Apologizing several times it wasn’t a better story, Seth Feider sort of explained how the whole “llama” phenomena began while taping a Zona’s Awesome Fishing Show.
“It was just some really stupid stuff we said for a while that kind of took off,” he said. “It’s not really a great story behind it.
“Nobody knows what it means. It doesn’t matter, it gets people going. That’s pretty much llama.”
On the 2017 show, Mark Zona took Feider out to “Kong Island” in the Thousands Islands region of Lake Ontario, where the pair targeted giant smallmouth. Zona had explained that a young lady used llama similarly to “psych,” which the Urban Dictionary describes as the person had just done something to mess with the other.
They ran with it.
Llama was first used when Zona yanked in a lunker. Feider put out his hand to give a congratulatory high-five, but Zona went for a fist bump and they missed connections. Zona pulling away and, with thumb out and lifting his index and pinkie fingers, saying “Llama, llama.”
“It’s just stupid stuff we said to each other for a few days for a TV show,” Feider said. “Two years later, here we are.”
Yes, here we are with llama being Feider’s catch phrase, with T-shirts, a room filled with llama things and even a fan wearing a llama mask in his honor at the Classic. Feider said he’s asked about it all the time.
“I don’t tell them the story behind it because it’s not that good. I tell them it’s an inside joke — tell them it’s from a drunken night,” he said. “I sometimes say I can’t tell them what it actually means because it’s inappropriate. That just sounds way better than it actually is.
“It’s a terrible story. I wish I had a better one. I can’t make stuff up. I’m not (Gerald) Swindle. I wish there was more to it.”

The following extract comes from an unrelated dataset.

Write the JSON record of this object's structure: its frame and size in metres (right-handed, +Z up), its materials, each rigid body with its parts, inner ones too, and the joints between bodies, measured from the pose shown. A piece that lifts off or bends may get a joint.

But Feider has run with it for all it’s worth. First and foremast, he explains, llama is a good-sized bass, but the term can be used in almost any situation. He said it’s a noun, a verb, anything really.
“You can catch llamas. That’s a nice llama. You can go llamaing. Llama on. You can throw it anywhere in a sentence anywhere,” he said. “That’s the gist of it. There’s no wrong place to put it.”
Feider said his wife, Dayton, and daughter, Rose, have latched on. So, when they came across some of the pack animals at the Minneapolis Zoo, Dayton had to take a selfie.
“She’s more into llamas than I am,” Seth said. “She has a bunch of llama stuff for the kid.”
The image of the llama on T-shirts was definitely made with Feider in mind, but the animals related to camels do not in any way resemble the Elite angler from Minnesota — because llamas don’t sport such iconic mustaches.
Is Feider replacing the twins?
During Feider’s runaway win on Lake St. Clair at the Toyota Bassmaster Angler of the Year Championship, Zona received an odd call that worried him. Feider gave Z a ring after checking in early and Zona, who had seen his historic beatdown on Bassmaster LIVE, thought the worst.
“I was like ‘Oh my gosh, he’s broke down,’” Zona said. “He goes, ‘Bro, is there any way I can crash at your house tonight? Have a couple beers? Ya know, just hang out?’ I said, ‘Seth, I think you’re going to win enough money for a hotel.’ He’s like, ‘Yeah, I just want to crash at your house.’
“The dude came over, had a couple beers, a muffin in the morning and a coffee and went on his way.”
The scene left Zona’s two sons, Hunter and Jakob, who are attending Michigan State, asking if they’d been replaced.
“He is like a much older son than my sons,” Zona said. “That’s what he’s turned into.”
Kindred spirits, Zona and Feider have hit it off. At St. Clair, they hung out after Day 1 watching Zona’s Chicago Bear’s shut down Feider’s Minnesota Vikings 16-6.
“He was hurt by the game, but it’s amazing to me, he’s going to win this tournament and all he was concerned about was where he was going to crash,” said Zona, who added Feider was rather confident going into the event but did get fortunate on Day 1. “He told me on Saturday, ‘I’m on ‘em. I’m really on ‘em, and I’ve never been on them this good.’”
Yet Sunday’s winds didn’t allow Feider to go to his winning school on the southern end of St. Clair, so he stayed north and plied a community hole for the event’s big bag of 26 pounds, 12 ounces that included the Phoenix Boats Big Bass of 6-12.
“He got incredibly lucky,” Zona said. “Everybody has fished that buoy since 1801. To amass what he did, two weeks from now, that wouldn’t surprise me. We have cold fronts coming in and they amass.
“What he did goes on there daily in April. In our catch and release season, that crankbait bites goes on daily. Not a school of 50, a school of hundreds. I guarantee you there were more of those schools on that south shore in that depth range that nobody found. It’s just too vast.”